Fringue, Fringue, Sur La Rivière (folk song)

Jacque Labrecque: 1:24 [Track 5 side B] file: CFS712.mp3

Another popular canoe-paddling tune, this lively song borrows its story from an old French folk song that has no connection at all with the work of lumberjacks. Instead, it concerns a girl whose father hired three carpenters to build a fine house, and she fell in love with the youngest of the three. The same story is sung to a number of different tunes in Canada. This one, however, has a nonsense refrain that does apply to paddling, or rowing.

Hurlin' Down The Pine (folk song)

Tom Kines: 2:39 [Track 6 side B] file: CFS713.mp3

This is an excellent Newfoundland version of one of the favorite songs of woodsmen in both Canada and the United States. It describes the different jobs that have to be done in the lumbee camps, from chopping or sawing down the tall trees to hauling them down to the frozen river-side, to await the spring break-up of the ice, when they are able to float the logs down-river and rejoin the girls they haven't seen all winter. It also tells of the men getting up at 4 o'clock each morning to get their breakfast and start the day's work, and of how they help to pass their leisure hours away by singing and dancing before they get to bed each night.

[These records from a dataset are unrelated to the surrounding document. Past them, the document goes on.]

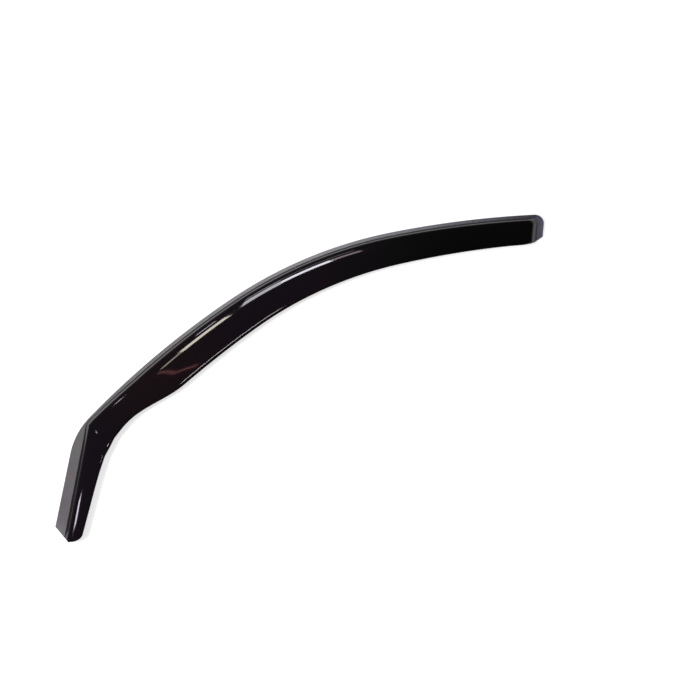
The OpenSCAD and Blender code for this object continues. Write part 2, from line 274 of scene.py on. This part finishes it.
def top_flange(s):
    """Flange width along the top, which grows over a length behind the mitre."""
    u = min(1.0, max(0.0, (s - FLANGE_FROM) / FLANGE_GROW))
    return lerp(FRONT_FLANGE_W, ARC_FLANGE_W, eased(u))


def rear_corner(d):
    """Radius, vertex and bite of the line's rear corner."""
    r = lerp(REAR_FOOT_R, REAR_CREST_R, min(1.0, max(0.0, d / STEP_RUN)))
    k = meet(inset(TOP_END, ARC_FLANGE_W + d), REAR_HEADING,
             inset(RIM_END, CAP_FLANGE_W + d), CAP_HEADING)
    return r, k, corner_cut(r, REAR_CORNER_TURN)


def top_stop(d):
    """Rim distance at which the line leaves the top for the rear corner."""
    _, k, cut = rear_corner(d)
    return TOP_END + (k - inset(TOP_END, ARC_FLANGE_W + d)) @ unit(REAR_HEADING) - cut


def top_place(i, d):
    """Rim distance of station i, which lies on the top."""
    if i < STATION[5]:
        return lerp(top_start(d), CORNER_END, part_of(i, 4))
    return lerp(CORNER_END, top_stop(d), part_of(i, 5))


def bend_line(i, d):
    """Point of the line at station i."""
    if i < STATION[4]:
        _, head, vertex, cut = mitre(d)
        if i >= STATION[3]:
            return round_corner(vertex, LEG_LINE_HEADING, head, FRONT_MITRE_R, part_of(i, 3))
        start = meet(inset(0, LEG_FLANGE_W + d), LEG_LINE_HEADING,
                     inset(0, 0), LEG_HEADING - 90 - LEG_CUT)
        return lerp(start, vertex - cut * unit(LEG_LINE_HEADING),
                    lookup(i, [(0, 0), (STATION[1], TIP_SHARE), (STATION[3], 1)]))
    if i < STATION[6]:
        s = top_place(i, d)
        return inset(s, top_flange(s) + d)
    r, k, cut = rear_corner(d)
    if i < STATION[7]:
        return round_corner(k, REAR_HEADING, CAP_HEADING, r, part_of(i, 6))
    cap_w = CAP_FLANGE_W + d
    return lerp(k + cut * unit(CAP_HEADING), inset(RIM_END + cap_w * CAP_CUT, cap_w),
                part_of(i, 7))


def crest_heading(i):
    """Heading of the crest line at station i; behind the top it stays the top's."""
    if i < STATION[3]:
        return LEG_LINE_HEADING
    if i < STATION[4]:
        return LEG_LINE_HEADING - part_of(i, 3) * mitre(STEP_RUN)[0]
    if i < STATION[6]:
        return rim_pose(top_place(i, STEP_RUN))[1]
    return REAR_HEADING


# ---- Rim and free edge by station ----
CORNER_PLACES = [
    (STATION[2], LEG_END), (STATION[3], CORNER_MID - MITRE_SPAN),
    (STATION[4], CORNER_MID + MITRE_SPAN), (STATION[5], CORNER_END)]
RIM_PLACES = ([(0, 0), (STATION[1], TIP_BACK)] + CORNER_PLACES
              + [(STATION[6], TOP_END), (STATION[7], CAP_START), (LAST, RIM_END)])
EDGE_PLACES = [(STATION[1], -TIP_BACK)] + CORNER_PLACES + [(STATION[6], TOP_END - END_SHARE)]

TIP_A_OUT = unit(LEG_HEADING - 90 - LEG_CUT + TIP_BEND)
TIP_A = bend_line(0, STEP_RUN) + CREST_STUB * TIP_A_OUT
TIP_B = free_pt(-TIP_BACK)
TIP_B_OUT = direction(TIP_B - free_pt(0))


def rim_line(i):
    return inset(lookup(i, RIM_PLACES), 0)


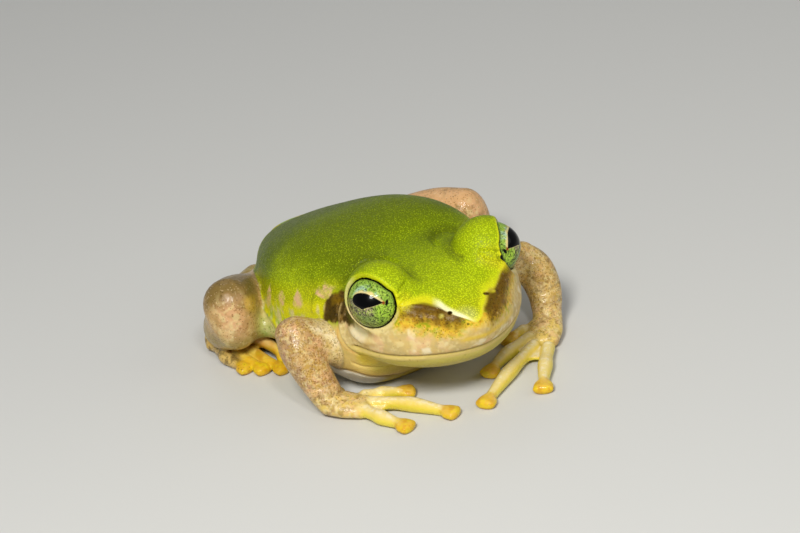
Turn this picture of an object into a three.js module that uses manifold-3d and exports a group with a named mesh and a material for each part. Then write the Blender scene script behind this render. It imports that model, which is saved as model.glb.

This version of the song was collected by Kenneth Peacock.

C'Est L'Aviron

Raoul Roy: 2:32 [Track 7 side B] file: CFS714.mp3

This is another fine example of how a traditional folk song of France was made into an excellent work-song by Canadian "voyageurs" and woodsmen, who fited a rather curious medieval tale to a rousing tune and tacked on a "paddling" refrain to suit their needs. The story the song tells is about a young man who is riding along the road when he meets three pretty girls. He chooses the prettiest of them, lifts her up on his horse and rides off with her. No word is spoken until she asks for a drink, but when he stops at a brooklet, she refuses to drink. So he decides to take her home, and once there, she drinks "one glass after another" to toast her parents, her sisters, her brothers, and finally, her lover.

A short film illustrating this song was made by the National Film Board of Canada in 1944.